The cop car that Pidge blows up on page 2, is more about him completing the job at hand. He sees his mark drive past and doesn't want to have to find him again later, but this cop is sitting there chatting on his radio, wasting a lot of time. While he doesn't really like killing innocent people, he hates cops, and just wants to finish for the night. Plus, it's a nice little unexpected incident. Instead of getting this super loud, big explosion, it happens way in the background while we're in the mark's car, further ahead, watching him sing along with the radio, doing coke. Then, Pidge comes speeding up behind him. That's why I wrote the line about it looking small from far away, like the Sun. I was just trying to describe it with character, rather than just saying something like "it's far in the background". I was trying to find a happy medium between being direct and doing things that way. I'm still not really sure where to draw the line. Maybe as I read more screenplays, I'll get a better sence of how to do it. I tried to stay away from describing too many shots, but some of them I just had to in order to show what I was trying to show.
Speaking of that scene, I wasn't sure how to go about labeling the scene. I read something about how to format this kind of thing, and it gave an example showing to write SERIES OF SHOTS followed by what the scene is. That's why I wrote "Pidge remembers his first kill" While it does say what the scene is going to be about, it's still kind of a shocker to read that his first kill was actually his father.
As for the writing itself, I had a really long and hard time trying to figure out what to do and what not to do, and how to do it, etc. A lot of what I wrote was inspired by the way I've seen things written in other screenplays. Like the heavy use of "--". I started using them for heavy action scenes where there are a lot of fragmented sentences because I saw it done in all the Bourne scripts. Tony Gilroy uses them a LOT to break up action, and I found it to be my favorite way of doing it. It allows you to see each fragment rather than a period or comma, which keep them closer together. It really defines each set of words. It gives them more impact (for me, at least).
About the Cedar not being capitalized, I had a problem with that before this draft and must have forgotten to fix it. There was a fully capped CEDAR when he first comes into the script. Before that, I had his name shown when Pidge was looking at his photo before he ever came into the scene, and I originally had his name capped there. I wasn't sure if that was what I was supposed to do, or not. I had a hard time with that. It's like another main character who comes in, in act 2. When I first introduce her, we don't know who she is, so I introduce her as MYSTERIOUS BRUNETTE WOMAN first, then later, I cap her actual name when we learn who she is. I wasn't sure what to do there.
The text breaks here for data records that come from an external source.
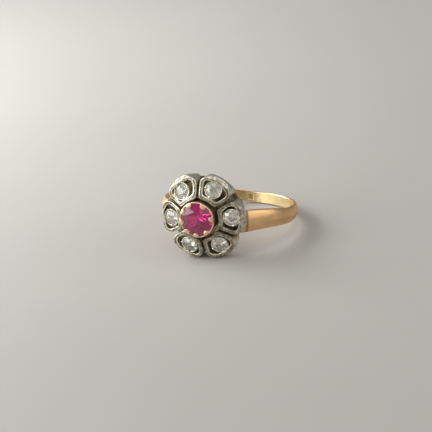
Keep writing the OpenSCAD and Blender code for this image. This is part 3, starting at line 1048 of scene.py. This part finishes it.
class RING_OT_stage(bpy.types.Operator):
    """Make the pale surface, the lights and the camera"""
    bl_idname = "ring.stage"
    bl_label = "Stage"

    def execute(self, context):
        ring = settings()
        half_side, cells = 2.5, 40
        span = np.linspace(-half_side, half_side, cells + 1)
        x, y = np.meshgrid(span, span)
        first = (np.arange(cells)[:, None] * (cells + 1) + np.arange(cells)).ravel()
        floor = Surface()
        floor.add_faces(np.stack([x, y, 0 * x], -1).reshape(-1, 3),
                        [np.stack([first, first + 1, first + cells + 2, first + cells + 1], -1)])
        surface = floor.build("pale_surface")
        surface.data.materials.append(pale_surface("pale_surface", ring.finishes.surface))

        place_camera(ring.studio)
        for name, place, aim, size, tint in LIGHTS:
            soft_light(name, place, aim, size, getattr(ring.studio, name), tint)
        world = bpy.data.worlds.new("studio_air")
        world.use_nodes = True
        air = world.node_tree.nodes["Background"]
        air.inputs["Color"].default_value = AIR_COLOUR
        air.inputs["Strength"].default_value = ring.studio.air
        context.scene.world = world
        context.scene.view_settings.view_transform = "Standard"
        return {"FINISHED"}


class RING_PT_panel(bpy.types.Panel):
    """Buttons that make each part of the ring"""
    bl_label = "Flower ring"
    bl_idname = "RING_PT_panel"
    bl_space_type = "VIEW_3D"
    bl_region_type = "UI"
    bl_category = "Ring"

    def draw(self, context):
        for operator in OPERATORS:
            self.layout.operator(operator.bl_idname)


OPERATORS = (RING_OT_stage, RING_OT_band, RING_OT_cup, RING_OT_flower, RING_OT_crown,
             RING_OT_stones)
CLASSES = (BandSizes, FlowerSizes, StoneSizes, Finishes, Studio, RingSettings,
           *OPERATORS, RING_PT_panel)


def register():
    """Adds the classes to Blender and the settings to its scenes."""
    for item in CLASSES:
        bpy.utils.register_class(item)
    bpy.types.Scene.flower_ring = PointerProperty(type=RingSettings)


def unregister():
    """Takes the settings and the classes out again."""
    del bpy.types.Scene.flower_ring
    for item in reversed(CLASSES):
        bpy.utils.unregister_class(item)


def main():
    """Makes the stage and the ring."""
    register()
    bpy.ops.ring.stage()
    bpy.ops.ring.band()
    bpy.ops.ring.cup()
    bpy.ops.ring.flower()
    bpy.ops.ring.crown()
    bpy.ops.ring.stones()


if __name__ == "__main__":
    main()
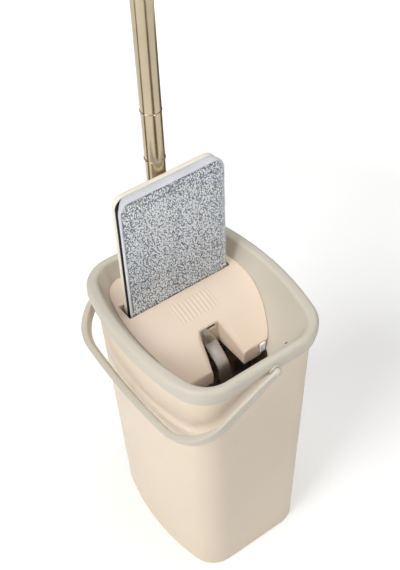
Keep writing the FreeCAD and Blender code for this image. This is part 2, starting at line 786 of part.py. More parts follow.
# ------------------------------------------------------------------ build, check and write
make_bucket_shell()
make_rim_collar()
make_wringer_cover()
make_latch_tab()
make_guides()
make_scrub_board()
make_scraper()
make_leaf_spring()
make_bail()
make_mop_head()
make_yoke()
make_pole()
doc.recompute()

for item in doc.Objects:
    if "Invalid" in item.State or "Error" in item.State:
        raise RuntimeError(f"{item.Name} ({item.Label}) could not be built: {item.State}")
for name, item in NODES.items():
    if item.Shape.isNull() or not item.Shape.isValid() or not item.Shape.Solids:
        raise RuntimeError(f"{name} has no valid solid")

os.makedirs("parts", exist_ok=True)
for name, item in NODES.items():
    item.Shape.exportStep(f"parts/{name}.step")
    box_ = item.Shape.BoundBox
    print(f"{name:18s} solids {len(item.Shape.Solids)} volume {item.Shape.Volume / 1000:8.1f} cm3 "
          f"x {box_.XMin:7.1f} {box_.XMax:7.1f} y {box_.YMin:7.1f} {box_.YMax:7.1f} "
          f"z {box_.ZMin:7.1f} {box_.ZMax:7.1f}")
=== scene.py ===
import json
import math

import bpy
import numpy as np
from mathutils import Matrix, Vector


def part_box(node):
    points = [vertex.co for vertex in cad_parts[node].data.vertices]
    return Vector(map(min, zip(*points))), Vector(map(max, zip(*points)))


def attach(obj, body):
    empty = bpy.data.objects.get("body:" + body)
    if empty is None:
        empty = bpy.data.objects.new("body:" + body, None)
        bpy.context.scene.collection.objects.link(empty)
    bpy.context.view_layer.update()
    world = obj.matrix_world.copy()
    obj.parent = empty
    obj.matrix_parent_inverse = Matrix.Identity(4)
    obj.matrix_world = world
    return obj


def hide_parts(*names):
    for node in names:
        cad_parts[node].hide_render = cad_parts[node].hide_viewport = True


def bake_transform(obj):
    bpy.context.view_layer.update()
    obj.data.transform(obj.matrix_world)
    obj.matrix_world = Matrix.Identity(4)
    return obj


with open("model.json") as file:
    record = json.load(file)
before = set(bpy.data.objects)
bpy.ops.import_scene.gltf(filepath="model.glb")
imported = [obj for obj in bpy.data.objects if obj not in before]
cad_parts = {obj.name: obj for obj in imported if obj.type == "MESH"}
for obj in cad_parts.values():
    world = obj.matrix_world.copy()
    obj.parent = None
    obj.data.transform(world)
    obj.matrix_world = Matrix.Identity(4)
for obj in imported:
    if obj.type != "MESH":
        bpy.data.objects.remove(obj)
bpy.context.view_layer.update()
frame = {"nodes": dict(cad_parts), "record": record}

# A hands-free flat mop standing in its squeeze bucket. Lengths in this file are millimetres
# unless a name says otherwise, and are turned into metres where a mesh is made.
MM = 0.001
RNG = np.random.default_rng(11)
NODES = frame["nodes"]
SLOT_OF = {part["node"]: part["material_slot"] for part in frame["record"]["subparts"]}
BODY_OF = {node: body for body, members in frame["record"]["behaviour"]["bodies"].items()
           for node in members}
TUFT_COLOUR = "tuft_colour"


def cad_range(node):
    """Lowest and highest corner of a CAD node, in millimetres."""
    low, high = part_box(node)
    return np.array(low) / MM, np.array(high) / MM


def ramp(value, start, end):
    """Share of the way from start to end, held at 0 before and 1 after."""
    return np.clip((value - start) / (end - start), 0, 1)


def smooth(share):
    """A share from 0 to 1 with its two ends eased."""
    return share * share * (3 - 2 * share)


# ------------------------------------------------------------------ materials
class Recipe:
    """A material's node tree, put together from small procedural steps."""

    def __init__(self, name, **fixed):
        self.material = bpy.data.materials.new(name)
        self.material.use_nodes = True
        self.tree = self.material.node_tree
        self.shader = self.tree.nodes["Principled BSDF"]
        self.place = self.add("ShaderNodeTexCoord").outputs["Object"]
        self.relief = None
        for socket, value in fixed.items():
            self.shader.inputs[socket.replace("_", " ")].default_value = value

    def add(self, kind, inputs=None, **settings):
        item = self.tree.nodes.new(kind)
        for key, value in settings.items():
            setattr(item, key, value)
        for key, value in (inputs or {}).items():
            if isinstance(value, bpy.types.NodeSocket):
                self.tree.links.new(value, item.inputs[key])
            else:
                item.inputs[key].default_value = value
        return item

    def feed(self, socket, output):
        self.tree.links.new(output, self.shader.inputs[socket])

    def stretched(self, x, y, z):
        """Object coordinates scaled by its own factor on each axis."""
        return self.add("ShaderNodeMapping", {"Vector": self.place, "Scale": (x, y, z)}).outputs[0]

    def noise(self, scale, detail=2.0, place=None, roughness=0.5):
        inputs = {"Vector": place or self.place, "Scale": scale, "Detail": detail,
                  "Roughness": roughness}
        return self.add("ShaderNodeTexNoise", inputs).outputs[0]

    def cells(self, scale, randomness):
        inputs = {"Vector": self.place, "Scale": scale, "Randomness": randomness}
        return self.add("ShaderNodeTexVoronoi", inputs).outputs["Distance"]

    def spread(self, value, low, high, start=0.3, end=0.7):
        """Map a value between start and end onto the span from low to high."""
        inputs = {"Value": value, "From Min": start, "From Max": end, "To Min": low, "To Max": high}
        return self.add("ShaderNodeMapRange", inputs).outputs[0]

    def maths(self, operation, a, b):
        return self.add("ShaderNodeMath", {0: a, 1: b}, operation=operation).outputs[0]

    def blend(self, share, first, second):
        inputs = {0: share, 6: first, 7: second}
        return self.add("ShaderNodeMix", inputs, data_type="RGBA").outputs[2]

    def bump(self, height, distance, strength):
        """Add a layer of relief, its distance in millimetres, on top of any layers before it."""
        inputs = {"Height": height, "Distance": distance * MM, "Strength": strength}
        if self.relief is not None:
            inputs["Normal"] = self.relief
        self.relief = self.add("ShaderNodeBump", inputs).outputs[0]
        self.feed("Normal", self.relief)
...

Thanks again for all this. I will definitely consider taking a look at some of these things and changing them. I hope you continue on. There's a lot to dive into when you get into act 2 :) Things will make sense by the end.
And Rendevous,
It's funny you bring up the "cherries flash" thing. DS also mentioned that. I honestly thought people would know what that meant. I didn't realize it would be that confusing. I thought it was a common term for police lights. It just seemed like a nice way to describe someone getting pulled over, rather than just saying "police lights".
And yes! I get the same calls from those Indian guys. Only, the calls I get are telling me that I've been in a car accident, or that my computer has a virus. Haha.